Below are the records. Restate word for word every line from the one that contains "part in parts])" through the final line, both included.

(3D code data)

● ● ● ●

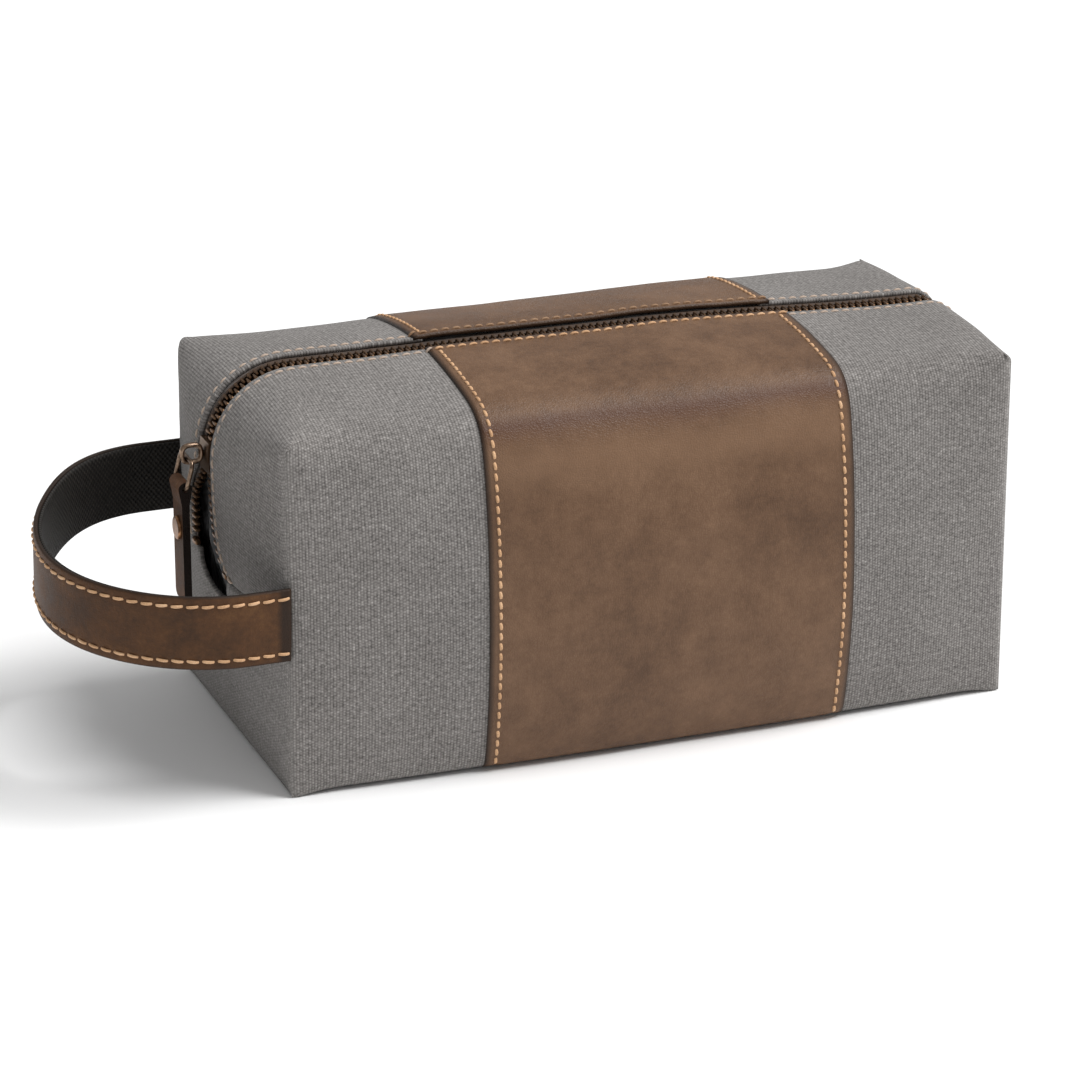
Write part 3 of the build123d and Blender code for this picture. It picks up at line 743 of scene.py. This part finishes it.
def leather_band(side):
    """The leather on one side: half the base, the wall and the top, standing on the canvas."""
    xs = np.linspace(-BAND["left"] - LEATHER_LAP, BAND["right"] + LEATHER_LAP, LEATHER_COLUMNS)
    columns = []
    for x in xs:
        end = "left" if x < 0 else "right"
        column = wrap_grid(end, side, abs(x), 1.0, 2, 0.0, SKIN_EDGE)[0]
        column[:, 0] = x
        columns.append(column)
    grid = np.stack(columns)
    up = fold_height(grid)
    rim = np.minimum(grid[..., 0] - xs[0], xs[-1] - grid[..., 0])
    unrolled = np.stack([grid[..., 0], 0 * up, up], -1).reshape(-1, 3)
    wander = field(unrolled, 30.0, 2.2).reshape(up.shape)
    # Painted shade: a dark band just under the top fold, where the leather turns from the top down
    # the wall.
    dark = np.exp(-(((up + 3.0 + 1.2 * wander) / 4.5) ** 2)) * 0.85
    # Painted sheen: a lighter band about 15 mm below the top fold.
    light = np.exp(-(((up + 15.0 + 2.0 * wander) / 7.0) ** 2)) * 0.62
    edge = 0.75 * np.exp(-rim / 0.45) + 0.18 * np.exp(-rim / 3.0)
    edge = edge + 0.5 * np.exp(-(np.abs(grid[..., 1]) - SKIN_EDGE) / 0.5) * (up > 0)
    shell = Shell()
    layers = {"painted_fold_shade": dark, "painted_fold_sheen": light, "edge": np.clip(edge, 0, 1)}
    shell.add(grid, SIDES[side] > 0, **layers)
    obj = shell.build(f"leather_{side}", [LEATHER])
    outward(obj)
    co, n = points(obj), normals(obj)
    moved = pucker(co, n)
    rim = np.minimum(co[:, 0] - xs[0], xs[-1] - co[:, 0])
    stitched = 0.35 * np.exp(-(((rim - BAND_STITCH) / 1.1) ** 2))
    lift = LEATHER_LIFT * smoothstep(0.0, 3.0, co[:, 2]) * (1 - 0.35 * np.exp(-rim / 0.5))
    lift = lift - stitched
    put(obj, moved + n * lift[:, None])
    thicken(obj, SKIN)
    to_flap(obj)
    parts = ("leather_panel", "top_leather", "padding", "top_padding")
    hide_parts(*[f"{side}_{part}" for part in parts])


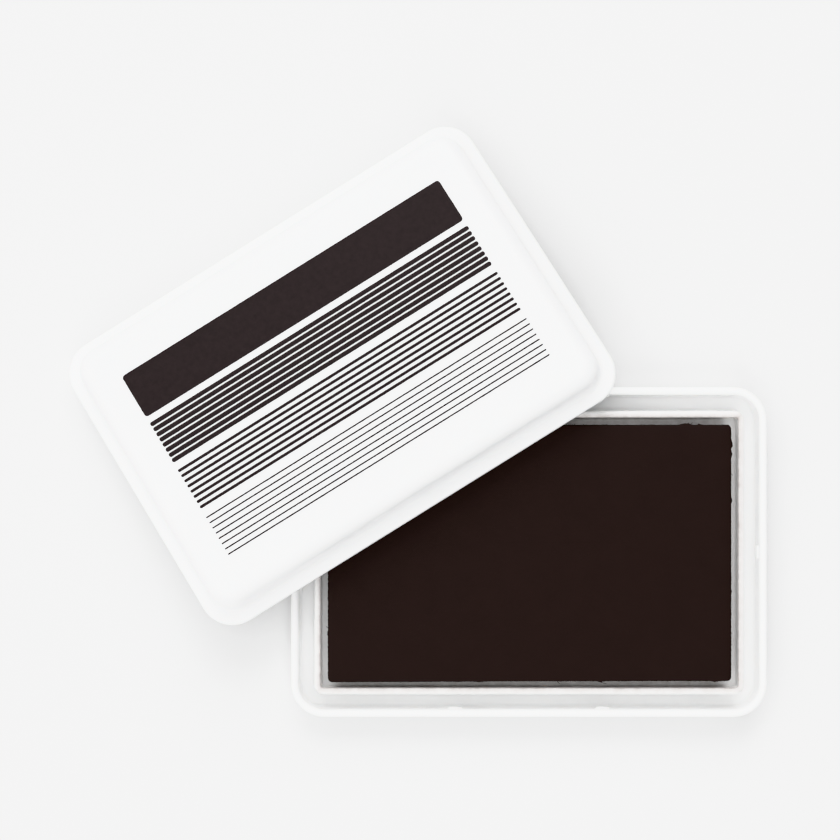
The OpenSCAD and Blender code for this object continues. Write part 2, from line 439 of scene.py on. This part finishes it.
def build_base():
    """The tray, as one section of inset and height that runs round the outline."""
    channel_out = RIM_T + RIM_SLOPE
    wall_out = RIM_T + CHANNEL_W
    wall_in = wall_out + WALL_T
    under = DECK_H - DECK_T
    section = [(wall_in + 1.4, under)]
    section += arc(wall_in + HOLLOW_R, under - HOLLOW_R, HOLLOW_R, 90, 180, 4)
    section += [(wall_in - 0.03, 0.35), (wall_in - 0.12, 0.1), (wall_in - 0.35, 0.0)]
    section += arc(FOOT_SLOPE + FOOT_R, FOOT_R, FOOT_R, 270, 180, 5)
    section += [(0.25, 2.4), (0.12, 5.0)]
    section += arc(RIM_OUT_R, RIM_H - RIM_OUT_R, RIM_OUT_R, 180, 90, 6)
    section += arc(RIM_T - RIM_IN_R, RIM_H - RIM_IN_R, RIM_IN_R, 90, 0, 7)
    section += [(RIM_T + 0.01, NUB_H + NUB_REACH * math.cos(math.pi * i / 8)) for i in range(9)]
    section += [(RIM_T + 0.06, NUB_H - 0.9)]
    section += arc(channel_out + CHANNEL_OUT_R, FLOOR_H + CHANNEL_OUT_R, CHANNEL_OUT_R, 180, 270, 6)
    section += arc(wall_out - CHANNEL_IN_R, FLOOR_H + CHANNEL_IN_R, CHANNEL_IN_R, 270, 360, 6)
    section += [(wall_out + 0.06, 5.5), (wall_out + 0.12, 8.5)]
    section += arc(wall_out + WALL_SLOPE + WALL_OUT_R, WALL_H - WALL_OUT_R, WALL_OUT_R, 180, 90, 7)
    section += arc(wall_in - WALL_IN_R, WALL_H - WALL_IN_R, WALL_IN_R, 90, 0, 5)
    section += arc(wall_in + DECK_R, DECK_H + DECK_R, DECK_R, 180, 270, 4)
    section += [(wall_in + 1.6, DECK_H)]
    rings = []
    places = nub_places(BASE_L - 2 * RIM_T, BASE_W - 2 * RIM_T)
    for d, z in section:
        one = ring(BASE_L - 2 * d, BASE_W - 2 * d, max(RIM_R - d, 0.8), z)
        if RIM_T - 0.01 < d < channel_out:
            one = [swell(p, places, NUB_H, NUB_REACH, NUB_L / 2 - 0.3, NUB_OUT) for p in one]
        rings.append(one)
    tray = outward(make_mesh("base_tray_moulding", *loft(rings)))
    return weighted(tray)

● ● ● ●

## Full answer
    hide_parts(*[f"{side}_{part}" for part in parts])


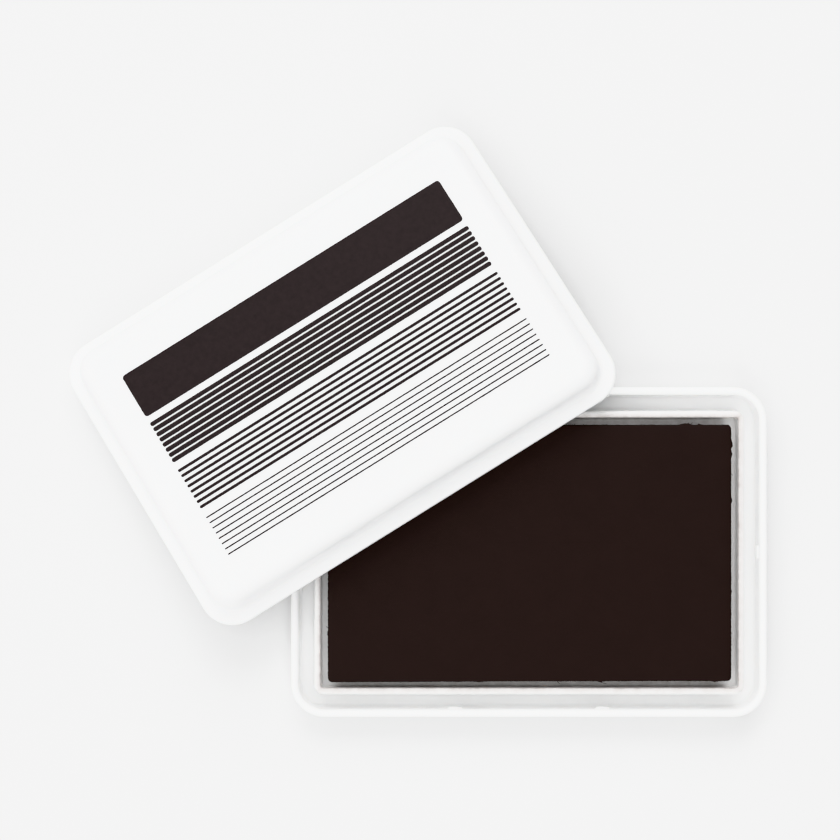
The OpenSCAD and Blender code for this object continues. Write part 2, from line 439 of scene.py on. This part finishes it.
def build_base():
    """The tray, as one section of inset and height that runs round the outline."""
    channel_out = RIM_T + RIM_SLOPE
    wall_out = RIM_T + CHANNEL_W
    wall_in = wall_out + WALL_T
    under = DECK_H - DECK_T
    section = [(wall_in + 1.4, under)]
    section += arc(wall_in + HOLLOW_R, under - HOLLOW_R, HOLLOW_R, 90, 180, 4)
    section += [(wall_in - 0.03, 0.35), (wall_in - 0.12, 0.1), (wall_in - 0.35, 0.0)]
    section += arc(FOOT_SLOPE + FOOT_R, FOOT_R, FOOT_R, 270, 180, 5)
    section += [(0.25, 2.4), (0.12, 5.0)]
    section += arc(RIM_OUT_R, RIM_H - RIM_OUT_R, RIM_OUT_R, 180, 90, 6)
    section += arc(RIM_T - RIM_IN_R, RIM_H - RIM_IN_R, RIM_IN_R, 90, 0, 7)
    section += [(RIM_T + 0.01, NUB_H + NUB_REACH * math.cos(math.pi * i / 8)) for i in range(9)]
    section += [(RIM_T + 0.06, NUB_H - 0.9)]
    section += arc(channel_out + CHANNEL_OUT_R, FLOOR_H + CHANNEL_OUT_R, CHANNEL_OUT_R, 180, 270, 6)
    section += arc(wall_out - CHANNEL_IN_R, FLOOR_H + CHANNEL_IN_R, CHANNEL_IN_R, 270, 360, 6)
    section += [(wall_out + 0.06, 5.5), (wall_out + 0.12, 8.5)]
    section += arc(wall_out + WALL_SLOPE + WALL_OUT_R, WALL_H - WALL_OUT_R, WALL_OUT_R, 180, 90, 7)
    section += arc(wall_in - WALL_IN_R, WALL_H - WALL_IN_R, WALL_IN_R, 90, 0, 5)
    section += arc(wall_in + DECK_R, DECK_H + DECK_R, DECK_R, 180, 270, 4)
    section += [(wall_in + 1.6, DECK_H)]
    rings = []
    places = nub_places(BASE_L - 2 * RIM_T, BASE_W - 2 * RIM_T)
    for d, z in section:
        one = ring(BASE_L - 2 * d, BASE_W - 2 * d, max(RIM_R - d, 0.8), z)
        if RIM_T - 0.01 < d < channel_out:
            one = [swell(p, places, NUB_H, NUB_REACH, NUB_L / 2 - 0.3, NUB_OUT) for p in one]
        rings.append(one)
    tray = outward(make_mesh("base_tray_moulding", *loft(rings)))
    return weighted(tray)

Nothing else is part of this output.